Review: Troon North Golf Courses, AZ

The best desert golf AZ has to offer
Over the past 10 years the “Best Public Course” lists for the US have included Troon North.  Troon North also tops the list for AZ courses.  The Monument and the Pinnacle are the standard by which all other desert courses are judged.  The 36 holes that sit at the north end of Scottsdale, AZ are some of the finest golf in the country.
Troon North was orginaly designed by Tom Weiskopf and Jay Morrish.  However, just a year ago, the courses were rerouted and mixed up a bit to offer a better flow of play.  Having played Troon North a few of years back, I think the reroute makes sense and is an improvement on the overall feel of the 2 courses.

As we made our trek north to the course, we pull up to the southwest style clubhouse and restaurant where we were greeted at the bag drop by a young fellow to help with getting our bags from the car to the golf cart.  After we get checked in, we met up with the starter and headed right on out to the first tee, we didn’t quite get as early as a start as we wanted to, in order to take full advantage of the range and putting green.  We hop in our carts, and follow the starter through the tunnel in the clubhouse and across the street to the 1st hole of the Monument.  He gave us a couple of quick instructions, a scorecard and a yardage book and away we went.

Troon North is second to none when it comes to layout, landscaping and true desert golf.  Each hole presented a unique layout, leaving no two holes feeling the same.  It also had everything you would expect from a Troon Managed course; flat, clean tee-boxes, lush, green, tight fairways and smooth green complexes. I was a little surprised by the number of brown ball-marks on the green. There were numerous dead spots on almost every green.  These marks did not affect the roll of the ball on the green, but did look a little off.

The “new” Monument takes the original front 9 and adds the “old” Pinnacle front 9 to create 18 holes.  The variety of shots required on the Monument really made you think on each hole.  Most par 4’s were driver holes, a couple of holes were drivable, and a couple needed all the length off the tee to reach in two.  The par 3’s are visually stunning.  I can’t say they were overly difficult, but nonetheless they were beautiful holes.  The par 5 3rd hole,” the Monument” is a great dog leg right.  If played on the gutsy side, it is reachable in two.  The safer route makes this a clear three shot hole.  The “new” back nine seemed to play up hill on 6 of the 9 holes.  The downhill holes were the par 3’s and the last par 4 coming home.  Much of the elevation drop was done by cart path rather than playing it.  Hole 15 might be my favorite hole of all 36.  It is a short, drivable par 4.  It plays just the slightest bit uphill, but the green is cut into a rock valley that looks to be on the edge of cliff as you look into the north.

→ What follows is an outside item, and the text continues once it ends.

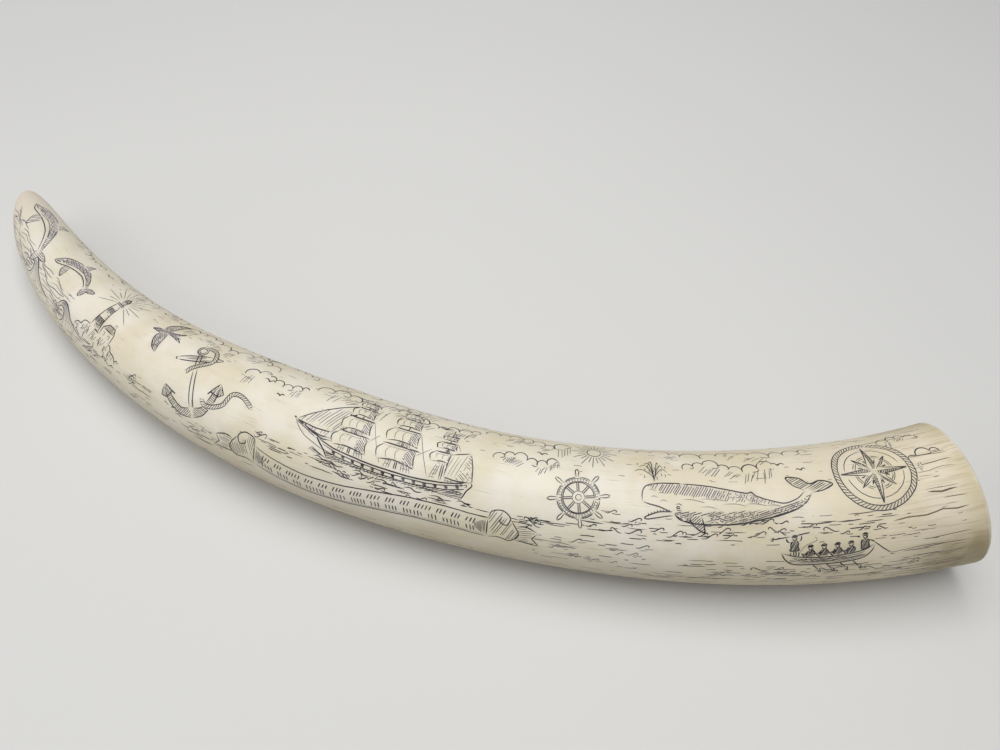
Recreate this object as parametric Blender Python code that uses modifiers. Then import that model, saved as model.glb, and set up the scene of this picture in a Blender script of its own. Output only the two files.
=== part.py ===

Between our first 18 on the Monument and our second 18 scheduled for the Pinnacle, we grabbed a bite to eat from the snack shop.  We took our food up stairs to the patio that overlooked the 18 of the Pinnacle and the putting green and driving range.  Once we coerced the starter to break away from his buddies he helped us find our way to our second 18 on the “new” Pinnacle.

The overall layout of these 18 holes felt so much better than last time.  They seemed to flow seamlessly from one hole to the next for all 18.  The reroute was especially kind to the Pinnacle.  The Pinnacle feels a little more wide open, and more generous with landing zones and bailout areas off the tee or approach shots.  Again we found a great variety of holes, long, short and mid-length par 4s, beautiful tough par 3s, and some long demanding par 5’s.  The 10th hole, “the Pinnacle” is a great little up and down par 4.  The stone pinnacle in the distance adds beauty to this tricky little hole.  You couldn’t even tell that a reroute had taken place, the flow was perfect.  There was the great little up-hill, mid/long par 3, hole number 12 “the Saguaro” with beautiful Saguaro cacti to greet us upon arrival at the green.  The other par 3 of the back, hole number 16 is a short little “postage stamp” over water.  Make sure you study this green carefully; missing the cup by an inch could mean a 25-foot comeback putt.

The 36 holes at Troon North are second to none.  The desert scenery, the mountain back drops, the impeccable conditions and the tough layout makes for two excellent golf courses.  Discounts can be found year round through Troon North’s website.  So even during the winter you don’t have to break the bank to play the best of AZ.  If you make your golf destination Phoenix, AZ you should also make time to play the best it has to offer at Troon North.